To reach China from the Mongol court, Bayan Mongke and his small party of soldiers had to travel six to eight weeks from the Old Orkhon down the Ongi River, which they followed south into the Gobi until the river dried out in the desert. Moving across routes leading from one spring to another, the army would need to cross the desert, interspersed with several small clumps of mountains, and then finally descend from the Mongolian Plateau into Inner Mongolia.
The small Mongol force lacked the ability to conquer even a single Chinese city, but the Mongols devised a strategy of following the example of Genghis Khan, who acquired a beachhead south of the Gobi by making an alliance with the Onggud prior to his invasion of China. Now these same lands were occupied by Mongols allied to the Ming but performing the same old Onggud function of guarding China from assault by the tribes of the north. Bayan Mongke and Manduul sought to use their ethnic ties and shared heritage to reunite the Mongols north of the Gobi with the ones living under Chinese control. Many more Mongols lived in China under Ming rule than in Mongolia, and perhaps if unity could be reasserted between the two groups, they might be able to overcome the Chinese once again and restore the empire.
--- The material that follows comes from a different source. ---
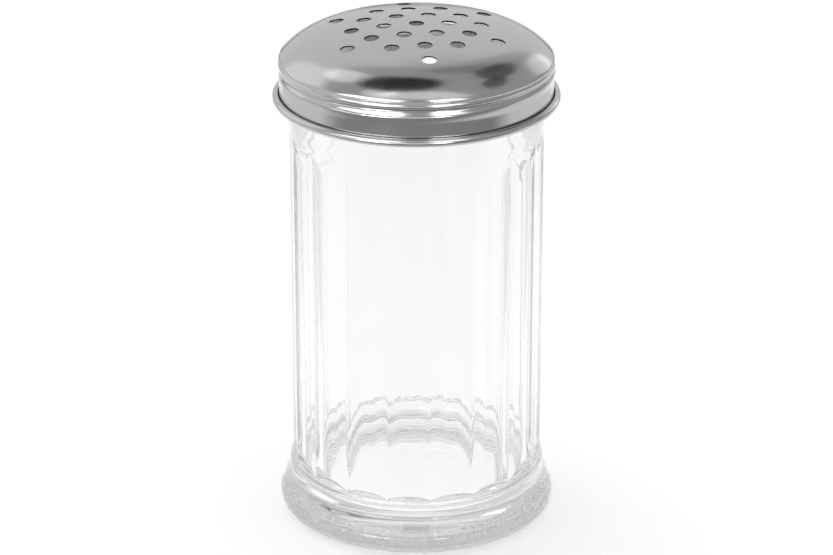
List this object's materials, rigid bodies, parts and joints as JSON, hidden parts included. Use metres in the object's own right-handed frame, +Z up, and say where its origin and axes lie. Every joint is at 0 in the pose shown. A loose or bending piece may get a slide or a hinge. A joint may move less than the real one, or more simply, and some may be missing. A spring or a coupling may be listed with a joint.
{
  "type": "restaurant spice shaker dispenser",
  "caption": "Fluted clear glass shaker jar with a flared foot and a perforated domed steel lid that screws on.",
  "frame": {"origin": "centre of the foot on the table it stands on", "axes": "+Z up along the jar's axis; -Y is the side that faces a person looking at it; the jar and lid are round, so X and Y differ only by the turn of the flutes, holes and thread"},
  "size_m": [0.0762, 0.0762, 0.1378],
  "materials": {
    "clear_glass": "fire polished soda-lime glass",
    "lid_steel": "polished stainless steel sheet"
  },
  "bodies": {
    "jar": {"glass_jar": "clear_glass"},
    "lid_carrier": {"lid_ring": "lid_steel"},
    "lid": {"lid_cap": "lid_steel"}
  },
  "joints": [
    {"name": "lid_lift", "type": "slide", "parent": "jar", "child": "lid_carrier", "axis": [0, 0, 1], "range_m": [0, 0.017]},
    {"name": "lid_turn", "type": "hinge", "parent": "lid_carrier", "child": "lid", "pos_m": [0, 0, 0.1279], "axis": [0, 0, 1], "range_deg": [0, 1440]}
  ],
  "couplings": [
    {"joint": "lid_lift", "follows": "lid_turn", "m_per_rad": 0.0006737}
  ]
}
Only a teenager could have had such a dream, and only an inexperienced old man could have encouraged him in it. Bayan Mongke headed off on his first major assignment. He rode into the border zone to lure the Mongols away from the Ming and to negotiate a pan-Mongol alliance. He found a receptive audience among the Mongols, who had grown weary of the Ming rule and the unfulfilled promises and obligations of the court. As a youthful soldier, apparently destined to one day become the Great Khan of the Mongol nation, Bayan Mongke excited their pride and ambition. For those prone toward imperial nostalgia and visions of Mongol glory, the dream rose again of uniting the tribes and restoring Mongol rule over China. For those who wished more material rewards, Bayan Mongke stimulated greed for the days when the Mongols controlled all the productive wealth of China and the mercantile traffic of the Silk Road.